▸ DIRECTION: For the listing that follows, give again exactly the lines from the one with "and round end" to the one with "file its places", including both.

****

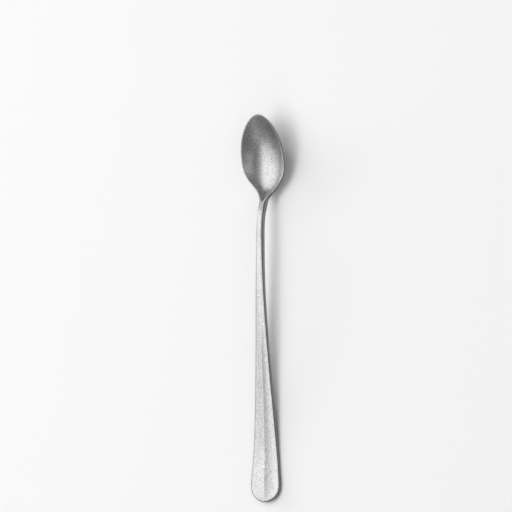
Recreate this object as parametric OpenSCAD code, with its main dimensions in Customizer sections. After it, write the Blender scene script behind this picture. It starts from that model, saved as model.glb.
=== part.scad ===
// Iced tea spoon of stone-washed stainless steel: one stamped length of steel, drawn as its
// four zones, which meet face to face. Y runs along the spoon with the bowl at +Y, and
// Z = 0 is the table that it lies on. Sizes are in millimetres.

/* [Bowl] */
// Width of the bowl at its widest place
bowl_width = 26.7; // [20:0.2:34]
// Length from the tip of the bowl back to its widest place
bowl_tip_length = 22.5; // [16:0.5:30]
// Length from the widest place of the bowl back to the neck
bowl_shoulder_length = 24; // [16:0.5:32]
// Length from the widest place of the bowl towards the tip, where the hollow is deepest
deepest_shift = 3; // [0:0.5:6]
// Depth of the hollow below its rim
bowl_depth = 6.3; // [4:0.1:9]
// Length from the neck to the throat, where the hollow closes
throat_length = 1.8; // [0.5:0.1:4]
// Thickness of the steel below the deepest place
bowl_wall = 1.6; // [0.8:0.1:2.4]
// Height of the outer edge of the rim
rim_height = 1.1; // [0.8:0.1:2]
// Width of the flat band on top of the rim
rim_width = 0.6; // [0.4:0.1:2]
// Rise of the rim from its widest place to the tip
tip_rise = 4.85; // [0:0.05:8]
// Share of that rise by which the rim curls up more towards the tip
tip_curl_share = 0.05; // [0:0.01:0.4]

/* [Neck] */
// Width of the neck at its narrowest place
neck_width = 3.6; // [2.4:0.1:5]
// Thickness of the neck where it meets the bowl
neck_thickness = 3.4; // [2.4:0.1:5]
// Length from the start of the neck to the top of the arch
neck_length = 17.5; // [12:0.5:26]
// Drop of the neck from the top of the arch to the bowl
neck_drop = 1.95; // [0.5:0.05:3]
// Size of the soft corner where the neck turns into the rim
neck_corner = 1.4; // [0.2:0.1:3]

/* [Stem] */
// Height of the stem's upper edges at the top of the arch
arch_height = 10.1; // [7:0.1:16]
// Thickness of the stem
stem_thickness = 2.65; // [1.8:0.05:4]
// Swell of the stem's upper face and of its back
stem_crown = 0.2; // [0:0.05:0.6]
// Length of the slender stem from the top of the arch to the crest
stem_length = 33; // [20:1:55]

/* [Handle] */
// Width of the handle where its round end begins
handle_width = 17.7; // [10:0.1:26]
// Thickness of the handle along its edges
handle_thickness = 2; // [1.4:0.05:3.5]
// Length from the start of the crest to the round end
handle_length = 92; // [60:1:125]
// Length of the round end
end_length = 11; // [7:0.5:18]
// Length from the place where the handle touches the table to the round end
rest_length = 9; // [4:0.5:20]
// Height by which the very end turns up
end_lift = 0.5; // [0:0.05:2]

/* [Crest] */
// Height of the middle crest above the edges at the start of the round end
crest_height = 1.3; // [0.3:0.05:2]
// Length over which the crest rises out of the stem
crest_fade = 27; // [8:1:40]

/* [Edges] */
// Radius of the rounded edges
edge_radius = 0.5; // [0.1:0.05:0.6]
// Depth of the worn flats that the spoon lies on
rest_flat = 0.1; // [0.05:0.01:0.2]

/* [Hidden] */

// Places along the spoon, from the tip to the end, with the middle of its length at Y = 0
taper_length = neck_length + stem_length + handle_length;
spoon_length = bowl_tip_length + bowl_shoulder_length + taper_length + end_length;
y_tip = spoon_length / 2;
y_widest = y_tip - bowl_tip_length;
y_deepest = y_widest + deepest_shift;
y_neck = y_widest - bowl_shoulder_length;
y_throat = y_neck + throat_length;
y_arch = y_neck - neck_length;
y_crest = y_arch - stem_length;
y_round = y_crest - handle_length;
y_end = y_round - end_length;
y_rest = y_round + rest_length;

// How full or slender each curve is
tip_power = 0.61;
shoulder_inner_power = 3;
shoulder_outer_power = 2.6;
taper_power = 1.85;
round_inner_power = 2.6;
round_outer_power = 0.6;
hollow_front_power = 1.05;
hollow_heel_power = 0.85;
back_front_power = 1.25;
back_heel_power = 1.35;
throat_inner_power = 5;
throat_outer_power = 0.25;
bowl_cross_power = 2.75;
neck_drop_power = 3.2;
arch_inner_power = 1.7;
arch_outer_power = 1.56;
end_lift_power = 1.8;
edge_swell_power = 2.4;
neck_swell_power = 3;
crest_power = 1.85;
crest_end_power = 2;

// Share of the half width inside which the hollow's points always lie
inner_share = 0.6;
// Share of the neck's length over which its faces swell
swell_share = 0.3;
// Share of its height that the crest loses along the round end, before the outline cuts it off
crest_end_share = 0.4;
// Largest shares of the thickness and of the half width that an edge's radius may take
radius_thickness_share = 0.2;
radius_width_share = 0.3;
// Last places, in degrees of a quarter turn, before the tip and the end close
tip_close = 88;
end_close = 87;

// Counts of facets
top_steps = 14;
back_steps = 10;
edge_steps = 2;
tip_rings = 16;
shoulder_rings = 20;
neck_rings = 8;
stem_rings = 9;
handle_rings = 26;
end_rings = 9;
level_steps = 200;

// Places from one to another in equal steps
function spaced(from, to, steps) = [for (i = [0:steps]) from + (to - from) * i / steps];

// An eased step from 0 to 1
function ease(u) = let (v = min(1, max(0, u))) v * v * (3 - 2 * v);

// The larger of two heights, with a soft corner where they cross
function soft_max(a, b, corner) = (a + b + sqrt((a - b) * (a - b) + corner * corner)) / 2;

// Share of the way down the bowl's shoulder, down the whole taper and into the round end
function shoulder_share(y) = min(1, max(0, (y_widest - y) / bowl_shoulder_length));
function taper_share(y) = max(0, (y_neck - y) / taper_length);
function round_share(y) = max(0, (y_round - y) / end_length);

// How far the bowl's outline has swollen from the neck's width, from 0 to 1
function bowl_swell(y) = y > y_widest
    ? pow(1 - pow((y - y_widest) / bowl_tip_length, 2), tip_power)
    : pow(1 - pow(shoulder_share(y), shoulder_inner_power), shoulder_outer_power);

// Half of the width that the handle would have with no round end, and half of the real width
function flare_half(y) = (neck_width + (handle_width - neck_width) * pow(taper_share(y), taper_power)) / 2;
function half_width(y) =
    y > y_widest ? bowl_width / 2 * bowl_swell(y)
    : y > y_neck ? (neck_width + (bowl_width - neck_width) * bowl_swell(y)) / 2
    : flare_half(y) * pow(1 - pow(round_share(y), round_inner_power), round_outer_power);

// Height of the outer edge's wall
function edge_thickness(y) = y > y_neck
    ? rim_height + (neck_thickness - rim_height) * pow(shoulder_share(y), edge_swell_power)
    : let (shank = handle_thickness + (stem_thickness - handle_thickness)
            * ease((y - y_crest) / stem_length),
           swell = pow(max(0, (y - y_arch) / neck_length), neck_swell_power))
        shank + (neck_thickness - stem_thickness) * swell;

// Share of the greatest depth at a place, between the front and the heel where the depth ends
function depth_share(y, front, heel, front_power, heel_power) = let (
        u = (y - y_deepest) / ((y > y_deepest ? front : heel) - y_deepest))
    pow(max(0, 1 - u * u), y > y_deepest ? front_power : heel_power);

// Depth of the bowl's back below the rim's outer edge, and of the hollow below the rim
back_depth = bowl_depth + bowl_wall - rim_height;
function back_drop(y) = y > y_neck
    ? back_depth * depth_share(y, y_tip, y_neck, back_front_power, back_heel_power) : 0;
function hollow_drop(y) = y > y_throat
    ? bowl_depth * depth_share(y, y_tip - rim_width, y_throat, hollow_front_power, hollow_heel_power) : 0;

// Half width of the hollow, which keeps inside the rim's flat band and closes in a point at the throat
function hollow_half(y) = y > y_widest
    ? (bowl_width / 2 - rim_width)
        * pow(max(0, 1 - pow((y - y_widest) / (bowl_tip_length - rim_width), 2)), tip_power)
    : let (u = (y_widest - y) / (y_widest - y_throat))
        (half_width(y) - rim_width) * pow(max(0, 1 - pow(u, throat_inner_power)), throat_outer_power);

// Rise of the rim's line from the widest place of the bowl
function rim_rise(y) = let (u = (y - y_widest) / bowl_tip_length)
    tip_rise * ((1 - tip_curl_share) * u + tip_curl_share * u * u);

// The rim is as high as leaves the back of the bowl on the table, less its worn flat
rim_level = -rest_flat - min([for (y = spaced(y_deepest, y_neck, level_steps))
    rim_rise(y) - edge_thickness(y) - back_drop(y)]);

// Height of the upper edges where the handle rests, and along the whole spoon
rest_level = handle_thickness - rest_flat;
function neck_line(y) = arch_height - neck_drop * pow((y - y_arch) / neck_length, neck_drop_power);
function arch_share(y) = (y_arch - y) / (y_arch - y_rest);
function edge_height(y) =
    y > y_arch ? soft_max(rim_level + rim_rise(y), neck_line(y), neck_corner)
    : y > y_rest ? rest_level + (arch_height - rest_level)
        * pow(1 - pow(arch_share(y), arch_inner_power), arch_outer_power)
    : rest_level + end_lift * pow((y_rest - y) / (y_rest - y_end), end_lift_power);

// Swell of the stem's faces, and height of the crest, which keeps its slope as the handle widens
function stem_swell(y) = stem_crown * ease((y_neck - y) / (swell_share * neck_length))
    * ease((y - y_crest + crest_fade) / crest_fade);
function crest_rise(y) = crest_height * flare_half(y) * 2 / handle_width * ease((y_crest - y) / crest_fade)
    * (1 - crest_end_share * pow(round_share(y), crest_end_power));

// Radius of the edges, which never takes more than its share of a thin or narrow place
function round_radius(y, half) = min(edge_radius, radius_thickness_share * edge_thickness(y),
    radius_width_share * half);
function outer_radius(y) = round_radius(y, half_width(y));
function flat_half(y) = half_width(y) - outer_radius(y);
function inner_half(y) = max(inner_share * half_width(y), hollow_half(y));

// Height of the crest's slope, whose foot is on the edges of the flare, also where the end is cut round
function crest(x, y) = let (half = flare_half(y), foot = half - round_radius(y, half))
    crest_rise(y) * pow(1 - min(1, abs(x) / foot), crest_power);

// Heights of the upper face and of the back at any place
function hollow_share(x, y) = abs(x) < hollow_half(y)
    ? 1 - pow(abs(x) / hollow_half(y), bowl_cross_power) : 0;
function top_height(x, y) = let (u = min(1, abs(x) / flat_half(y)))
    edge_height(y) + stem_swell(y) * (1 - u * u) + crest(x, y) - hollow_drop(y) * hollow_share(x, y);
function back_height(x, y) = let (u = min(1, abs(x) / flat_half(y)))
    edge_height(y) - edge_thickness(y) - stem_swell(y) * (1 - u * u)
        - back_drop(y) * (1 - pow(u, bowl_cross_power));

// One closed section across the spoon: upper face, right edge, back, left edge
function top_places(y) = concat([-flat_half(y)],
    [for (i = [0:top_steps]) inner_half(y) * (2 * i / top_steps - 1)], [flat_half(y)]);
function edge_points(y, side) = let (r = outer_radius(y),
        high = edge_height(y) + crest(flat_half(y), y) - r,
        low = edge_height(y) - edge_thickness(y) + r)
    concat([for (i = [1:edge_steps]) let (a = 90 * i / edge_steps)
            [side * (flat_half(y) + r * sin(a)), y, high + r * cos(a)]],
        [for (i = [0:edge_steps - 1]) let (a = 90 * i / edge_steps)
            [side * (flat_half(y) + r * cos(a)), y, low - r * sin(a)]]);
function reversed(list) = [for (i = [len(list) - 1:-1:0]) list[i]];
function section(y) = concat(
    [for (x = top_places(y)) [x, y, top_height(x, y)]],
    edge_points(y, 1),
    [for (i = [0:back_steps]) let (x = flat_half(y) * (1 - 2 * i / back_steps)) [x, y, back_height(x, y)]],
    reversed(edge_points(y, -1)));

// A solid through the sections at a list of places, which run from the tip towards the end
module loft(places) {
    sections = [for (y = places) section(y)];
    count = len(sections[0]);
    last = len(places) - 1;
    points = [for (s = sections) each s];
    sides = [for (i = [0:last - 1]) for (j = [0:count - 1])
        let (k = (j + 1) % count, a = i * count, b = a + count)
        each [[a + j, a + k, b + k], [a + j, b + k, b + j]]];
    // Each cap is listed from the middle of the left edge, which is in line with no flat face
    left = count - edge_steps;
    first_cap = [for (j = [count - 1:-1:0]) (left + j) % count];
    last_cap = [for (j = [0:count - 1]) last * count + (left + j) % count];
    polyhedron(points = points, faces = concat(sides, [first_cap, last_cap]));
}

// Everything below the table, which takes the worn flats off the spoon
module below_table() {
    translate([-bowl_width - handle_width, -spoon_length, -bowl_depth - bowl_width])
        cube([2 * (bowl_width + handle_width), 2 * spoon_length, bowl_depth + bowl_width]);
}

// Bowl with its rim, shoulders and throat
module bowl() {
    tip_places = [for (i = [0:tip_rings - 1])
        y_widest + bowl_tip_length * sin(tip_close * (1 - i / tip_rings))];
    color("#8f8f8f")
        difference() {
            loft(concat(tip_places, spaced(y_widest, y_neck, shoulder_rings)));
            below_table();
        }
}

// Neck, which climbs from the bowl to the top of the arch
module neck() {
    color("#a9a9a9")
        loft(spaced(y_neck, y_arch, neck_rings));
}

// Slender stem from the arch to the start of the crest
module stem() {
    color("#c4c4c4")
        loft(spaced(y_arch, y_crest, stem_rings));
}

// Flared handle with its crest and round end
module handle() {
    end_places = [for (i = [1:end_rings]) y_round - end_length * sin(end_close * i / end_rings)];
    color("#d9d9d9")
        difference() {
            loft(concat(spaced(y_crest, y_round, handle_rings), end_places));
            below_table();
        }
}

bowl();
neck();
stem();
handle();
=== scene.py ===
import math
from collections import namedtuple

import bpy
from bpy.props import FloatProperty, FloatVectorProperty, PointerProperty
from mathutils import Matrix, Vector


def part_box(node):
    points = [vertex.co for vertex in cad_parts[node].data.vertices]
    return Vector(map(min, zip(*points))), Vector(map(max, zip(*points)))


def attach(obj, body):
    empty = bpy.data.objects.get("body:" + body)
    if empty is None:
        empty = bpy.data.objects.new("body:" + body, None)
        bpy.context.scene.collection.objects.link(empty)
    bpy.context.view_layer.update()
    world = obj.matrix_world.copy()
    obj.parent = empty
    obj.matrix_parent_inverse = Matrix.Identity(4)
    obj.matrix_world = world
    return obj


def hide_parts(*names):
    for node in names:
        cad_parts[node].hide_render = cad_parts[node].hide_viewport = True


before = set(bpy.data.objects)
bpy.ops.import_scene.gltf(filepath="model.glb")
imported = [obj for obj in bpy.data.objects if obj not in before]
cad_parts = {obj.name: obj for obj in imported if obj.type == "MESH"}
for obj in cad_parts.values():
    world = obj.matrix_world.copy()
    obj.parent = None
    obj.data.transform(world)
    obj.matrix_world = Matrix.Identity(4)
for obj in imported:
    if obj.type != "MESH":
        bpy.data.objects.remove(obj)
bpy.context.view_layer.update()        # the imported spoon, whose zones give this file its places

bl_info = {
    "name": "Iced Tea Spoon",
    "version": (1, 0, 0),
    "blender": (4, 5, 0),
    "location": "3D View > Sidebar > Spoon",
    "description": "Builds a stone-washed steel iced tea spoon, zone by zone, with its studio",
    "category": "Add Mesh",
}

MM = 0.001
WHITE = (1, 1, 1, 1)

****

▸ OUTPUT OF THE TASK:
// Flared handle with its crest and round end
module handle() {
    end_places = [for (i = [1:end_rings]) y_round - end_length * sin(end_close * i / end_rings)];
    color("#d9d9d9")
        difference() {
            loft(concat(spaced(y_crest, y_round, handle_rings), end_places));
            below_table();
        }
}

bowl();
neck();
stem();
handle();
=== scene.py ===
import math
from collections import namedtuple

import bpy
from bpy.props import FloatProperty, FloatVectorProperty, PointerProperty
from mathutils import Matrix, Vector


def part_box(node):
    points = [vertex.co for vertex in cad_parts[node].data.vertices]
    return Vector(map(min, zip(*points))), Vector(map(max, zip(*points)))


def attach(obj, body):
    empty = bpy.data.objects.get("body:" + body)
    if empty is None:
        empty = bpy.data.objects.new("body:" + body, None)
        bpy.context.scene.collection.objects.link(empty)
    bpy.context.view_layer.update()
    world = obj.matrix_world.copy()
    obj.parent = empty
    obj.matrix_parent_inverse = Matrix.Identity(4)
    obj.matrix_world = world
    return obj


def hide_parts(*names):
    for node in names:
        cad_parts[node].hide_render = cad_parts[node].hide_viewport = True


before = set(bpy.data.objects)
bpy.ops.import_scene.gltf(filepath="model.glb")
imported = [obj for obj in bpy.data.objects if obj not in before]
cad_parts = {obj.name: obj for obj in imported if obj.type == "MESH"}
for obj in cad_parts.values():
    world = obj.matrix_world.copy()
    obj.parent = None
    obj.data.transform(world)
    obj.matrix_world = Matrix.Identity(4)
for obj in imported:
    if obj.type != "MESH":
        bpy.data.objects.remove(obj)
bpy.context.view_layer.update()        # the imported spoon, whose zones give this file its places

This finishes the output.